--- Begin DATASET ENTRIES ---
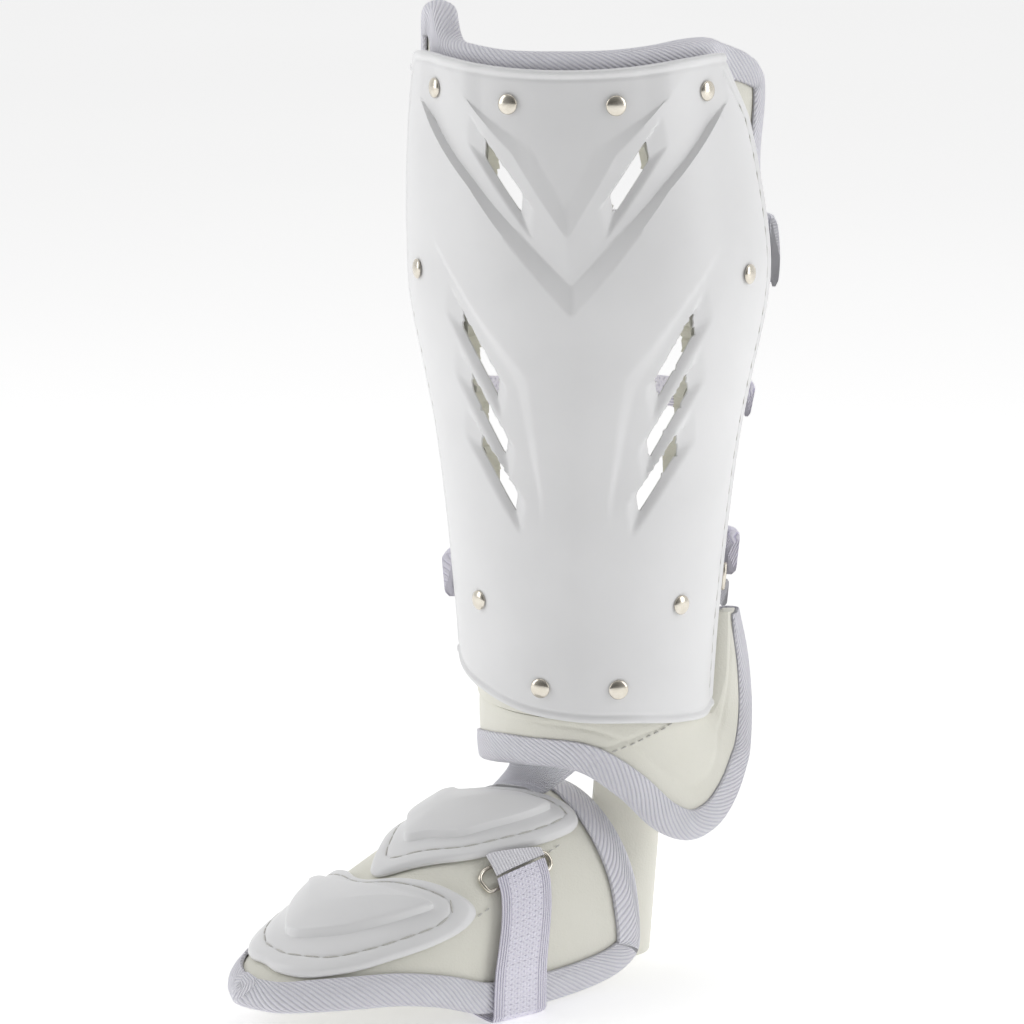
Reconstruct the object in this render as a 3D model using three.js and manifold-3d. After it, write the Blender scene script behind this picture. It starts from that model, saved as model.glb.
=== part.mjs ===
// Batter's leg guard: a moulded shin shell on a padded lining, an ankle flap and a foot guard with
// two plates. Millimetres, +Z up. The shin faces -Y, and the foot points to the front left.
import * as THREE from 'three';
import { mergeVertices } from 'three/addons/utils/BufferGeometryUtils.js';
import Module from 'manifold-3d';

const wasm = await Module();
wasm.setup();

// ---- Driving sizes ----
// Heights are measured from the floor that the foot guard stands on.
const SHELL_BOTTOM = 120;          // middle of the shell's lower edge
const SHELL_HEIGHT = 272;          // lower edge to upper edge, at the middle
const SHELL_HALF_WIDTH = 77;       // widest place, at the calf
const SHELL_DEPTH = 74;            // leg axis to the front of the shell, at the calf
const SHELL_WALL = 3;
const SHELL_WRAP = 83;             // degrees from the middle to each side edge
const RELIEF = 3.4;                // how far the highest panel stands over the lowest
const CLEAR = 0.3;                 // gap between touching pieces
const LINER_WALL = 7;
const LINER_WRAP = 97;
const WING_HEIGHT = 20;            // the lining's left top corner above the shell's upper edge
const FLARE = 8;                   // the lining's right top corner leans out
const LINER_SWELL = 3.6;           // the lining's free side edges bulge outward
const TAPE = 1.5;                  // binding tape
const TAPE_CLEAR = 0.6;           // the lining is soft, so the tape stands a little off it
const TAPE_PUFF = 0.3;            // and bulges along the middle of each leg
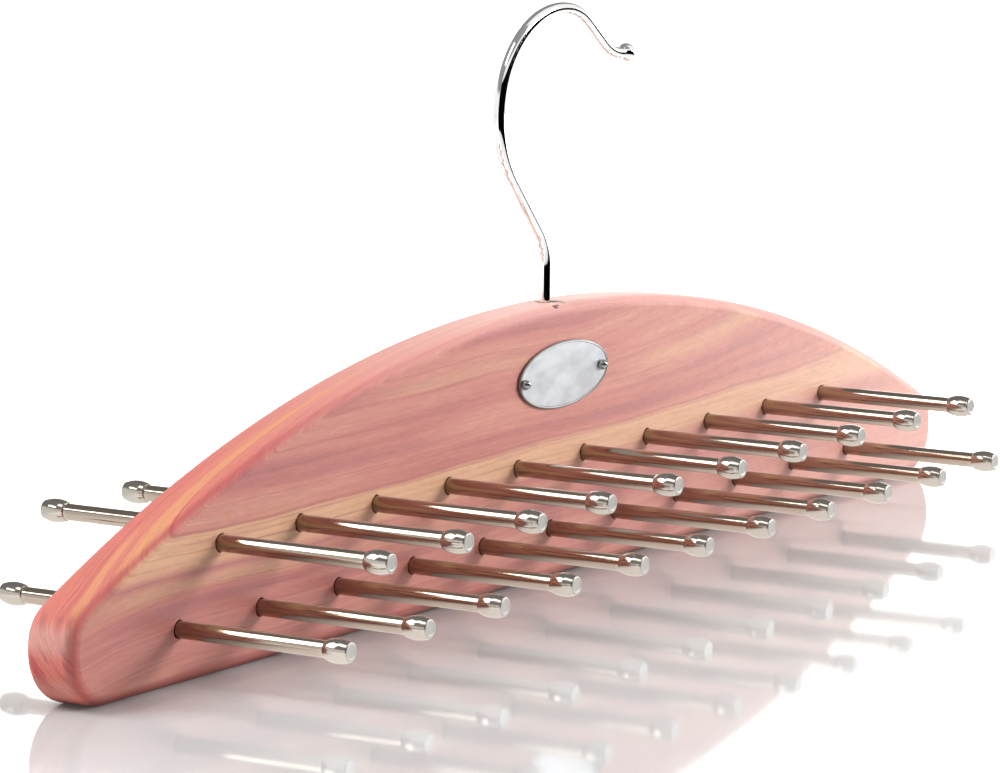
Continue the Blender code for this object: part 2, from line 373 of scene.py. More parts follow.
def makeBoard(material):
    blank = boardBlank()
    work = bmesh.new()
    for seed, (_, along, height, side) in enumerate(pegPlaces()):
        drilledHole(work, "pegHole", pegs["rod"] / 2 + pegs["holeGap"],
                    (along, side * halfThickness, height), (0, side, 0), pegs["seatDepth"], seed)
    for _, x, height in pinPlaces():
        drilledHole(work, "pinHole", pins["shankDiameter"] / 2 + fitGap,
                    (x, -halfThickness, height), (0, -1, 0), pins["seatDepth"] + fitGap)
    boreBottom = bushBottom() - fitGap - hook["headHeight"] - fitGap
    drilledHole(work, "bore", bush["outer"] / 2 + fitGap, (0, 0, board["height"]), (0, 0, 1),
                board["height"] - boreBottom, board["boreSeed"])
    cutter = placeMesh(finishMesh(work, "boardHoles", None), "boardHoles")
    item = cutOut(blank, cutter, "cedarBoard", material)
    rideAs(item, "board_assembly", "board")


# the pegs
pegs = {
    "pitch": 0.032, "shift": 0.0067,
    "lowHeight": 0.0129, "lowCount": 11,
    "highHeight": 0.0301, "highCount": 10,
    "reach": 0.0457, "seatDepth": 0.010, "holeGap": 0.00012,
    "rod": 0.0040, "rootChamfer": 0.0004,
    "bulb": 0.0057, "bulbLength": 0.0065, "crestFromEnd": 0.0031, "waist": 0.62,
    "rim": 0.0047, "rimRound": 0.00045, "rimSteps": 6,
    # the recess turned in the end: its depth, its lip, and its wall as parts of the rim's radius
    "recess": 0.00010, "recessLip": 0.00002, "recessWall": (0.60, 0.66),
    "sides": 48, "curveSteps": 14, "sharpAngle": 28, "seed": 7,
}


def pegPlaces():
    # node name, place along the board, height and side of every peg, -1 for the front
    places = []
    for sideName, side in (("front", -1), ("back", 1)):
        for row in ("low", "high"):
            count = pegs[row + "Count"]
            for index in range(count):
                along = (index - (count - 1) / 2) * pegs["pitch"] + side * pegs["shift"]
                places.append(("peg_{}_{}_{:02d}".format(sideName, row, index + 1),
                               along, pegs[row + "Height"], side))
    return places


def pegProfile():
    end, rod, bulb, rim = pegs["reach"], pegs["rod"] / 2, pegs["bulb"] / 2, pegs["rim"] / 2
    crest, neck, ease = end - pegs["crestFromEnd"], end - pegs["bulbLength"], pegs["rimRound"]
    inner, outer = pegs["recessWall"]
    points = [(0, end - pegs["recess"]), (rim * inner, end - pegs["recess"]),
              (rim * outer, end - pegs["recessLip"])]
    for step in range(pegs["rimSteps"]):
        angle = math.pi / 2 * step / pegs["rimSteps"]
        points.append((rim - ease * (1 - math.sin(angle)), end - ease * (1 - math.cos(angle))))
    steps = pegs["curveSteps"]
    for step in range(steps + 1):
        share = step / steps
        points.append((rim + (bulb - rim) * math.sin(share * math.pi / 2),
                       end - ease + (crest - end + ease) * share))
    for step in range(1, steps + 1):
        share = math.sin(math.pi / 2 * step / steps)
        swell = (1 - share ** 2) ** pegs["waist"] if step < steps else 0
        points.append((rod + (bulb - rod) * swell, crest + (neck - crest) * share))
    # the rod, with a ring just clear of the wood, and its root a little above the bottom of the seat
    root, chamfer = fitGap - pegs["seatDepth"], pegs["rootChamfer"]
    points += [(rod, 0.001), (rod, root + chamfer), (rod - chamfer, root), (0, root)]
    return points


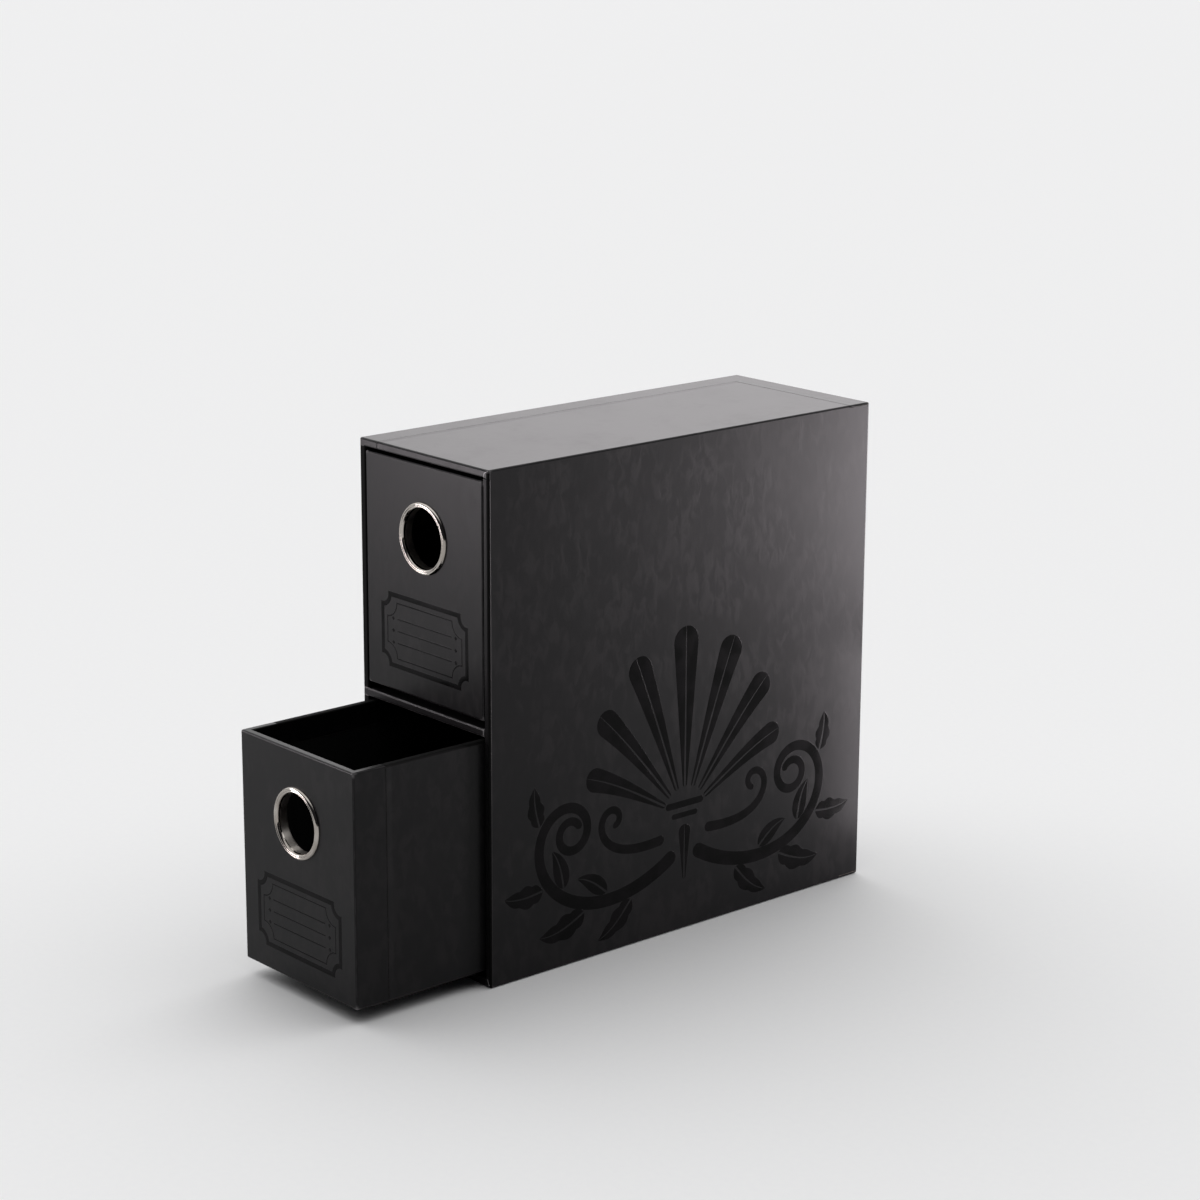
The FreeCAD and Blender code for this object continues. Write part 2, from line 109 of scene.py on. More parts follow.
--- End DATASET ENTRIES ---
» **EXERCISE DIRECTIONS**: In the entries above, some lines may contain the string "manifold"; report how many, without additional comment.

» **FINISHED TASK**: 2